The changing rangeland

Environmentalists and the BLM, though, have documented a changing rangeland over the last decade or two.

“The grasses are very stunted,” said Jim Catlin, of the Sierra Club, as he walked across a cattle allotment inside the monument. “The grazing was at too high an intensity.”

The deteriorating conditions are a problem in much of the monument, according to Laura Welp, of theWestern Watersheds Project, a botanist who previously worked on the monument staff.

There’s just not enough forage for them to put out the numbers of cows that they are allotted.

–Laura Welp, Western Watersheds Project

“The grazing management has encouraged or allowed high levels of grazing, more than can sustain a healthy level of productivity,” Welp said.

Most parties in the controversy agree there’s been a serious decline in forage, the nourishing grasses that cows — and some wildlife — depend on.
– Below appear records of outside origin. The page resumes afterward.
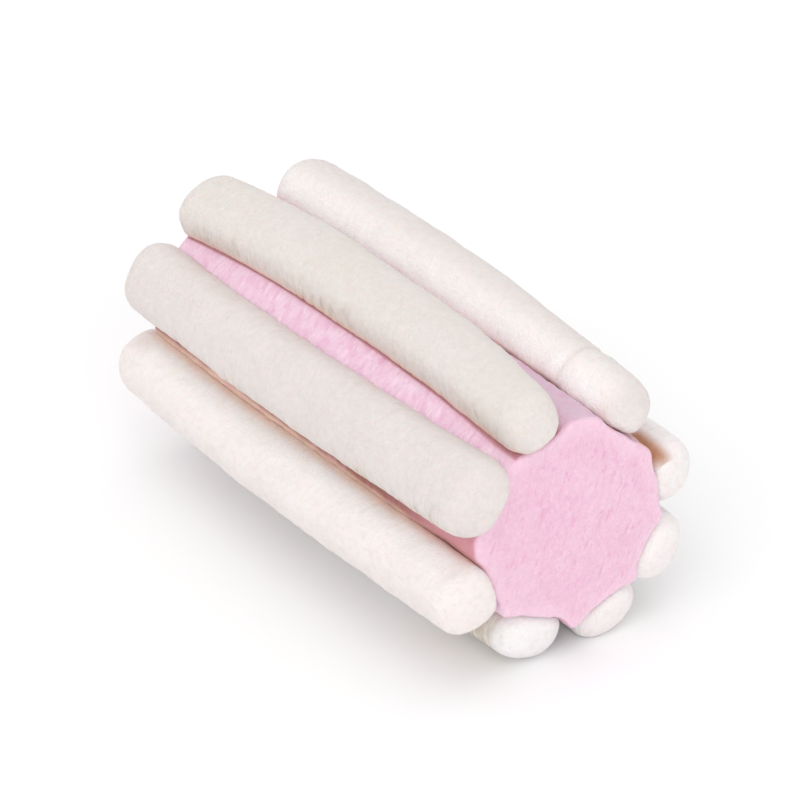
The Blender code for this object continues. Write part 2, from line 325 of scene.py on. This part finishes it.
def rope_piece(name, node, number):
    rope = ROPES[node]
    seed = 100 * number
    back, front = rope["ends"]
    tip_b, tip_f = rope["tips"]
    turn = 0.5 * math.pi * np.arange(1, ROPE_TIP_RINGS + 1) / ROPE_TIP_RINGS
    d = np.clip(np.cos(turn), 0.0, 1.0)
    first, last = back + tip_b, front - tip_f
    mid = first + (last - first) * np.arange(1, ROPE_RINGS + 1) / (ROPE_RINGS + 1)
    x = np.concatenate([back + tip_b * (1 - d), mid, (front - tip_f * (1 - d))[::-1]])
    scale = np.concatenate([tip_scale(d), np.ones(ROPE_RINGS), tip_scale(d)[::-1]])
    p, q, girth = section(ROPE_SIDES)

    # slow unevenness of the strand as it was squeezed out
    s = share(rope, x)
    zero = np.zeros_like(x)
    phi = np.radians(along(rope["angle"], s) + 0.45 * noise(x / 9.0, zero, zero, seed + 1))
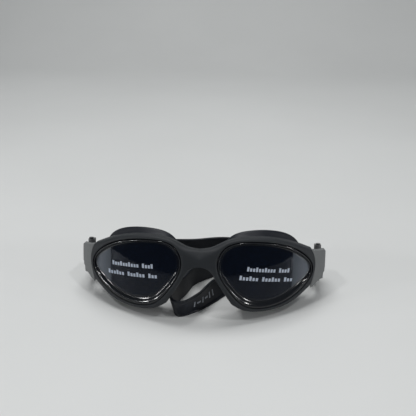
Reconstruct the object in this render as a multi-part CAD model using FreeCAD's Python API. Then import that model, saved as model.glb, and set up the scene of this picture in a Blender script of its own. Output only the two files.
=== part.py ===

But there is serious disagreement about the causes of the decline and the prescriptions for addressing the problem.

Screen Shot 2015-04-29 at 9.34.54 PMCattle grazing has declined sharply in the years since Clinton designated the monument. According to statistics provided by environmental groups, in 2012 and 2013, ranchers used only 37,028 AUMs (animal unit months) in spite of the fact that the BLM has long permitted up to 76,864 AUMs. (One AUM means that one cow — or a cow and calf — is permitted to graze on BLM land for one month)

But the cutbacks are not due to government edicts. Ranchers themselves — in consultation with the BLM — agreed to reduce their cattle grazing within the monument.

“There’s just not enough forage for them to put out the numbers of cows that they are allotted,” Welp said.

Jim Catlin, of the Sierra Club, measures rangeland grasses inside the Grand Staircase-Escalante National Monument. A battle is underway over the future of cattle grazing inside the boundaries of the monument. How much grazing is enough for ranchers, and how much is too much for the land? (Photo: KSL-TV)

Hamblin believes the real culprit is mismanagement — or lack of management — by the BLM. He believes there should be more range “treatment” projects, cattle-friendly manipulations of the land designed to encourage the growth of nutritious grasses. Such projects typically involve the removal of competing plants through the use of herbicides, mulching machines, drag-chaining and controlled burns, followed by reseeding.

“If they would allow us to burn it and get the plants coming back before they’re completely gone,” Hamblin said, “we can save a lot of erosion and a lot of problems that we have here.”

But environmentalists dispute the premise that the lack of such projects led to the widespread range deterioration.

“Grazing has gone down, I believe, because of improper response to droughts,” Catlin said. “If you graze hard during a drought, you amplify the effects of the drought.”

Legislation to help ranchers

With such arguments boiling, Sens. Mike Lee and Orrin Hatch are sponsoring legislation that sides with the ranchers. In an interview, Hatch said the bill is intended to reverse the declining trend in grazing that has created worries for many families in southern Utah.

“You’re taking away the very livelihood and the very life of these people who pioneered these areas, who understand them better than anybody,” Hatch said.

The bill directs the BLM to improve rangeland health and to return grazing to pre-monument levels that were the norm before 1996. Kane County Commissioner Jim Matson strongly supports the bill.

“It’s setting a limit that — over time — if you could manage toward and get back to, would really be desirable,” Matson said.

Both sides say they want better management, but they don’t agree on what that is.

Environmentalists worry the bill will put more pressure on the BLM to allow more treatment projects, more cattle, more damage to the land.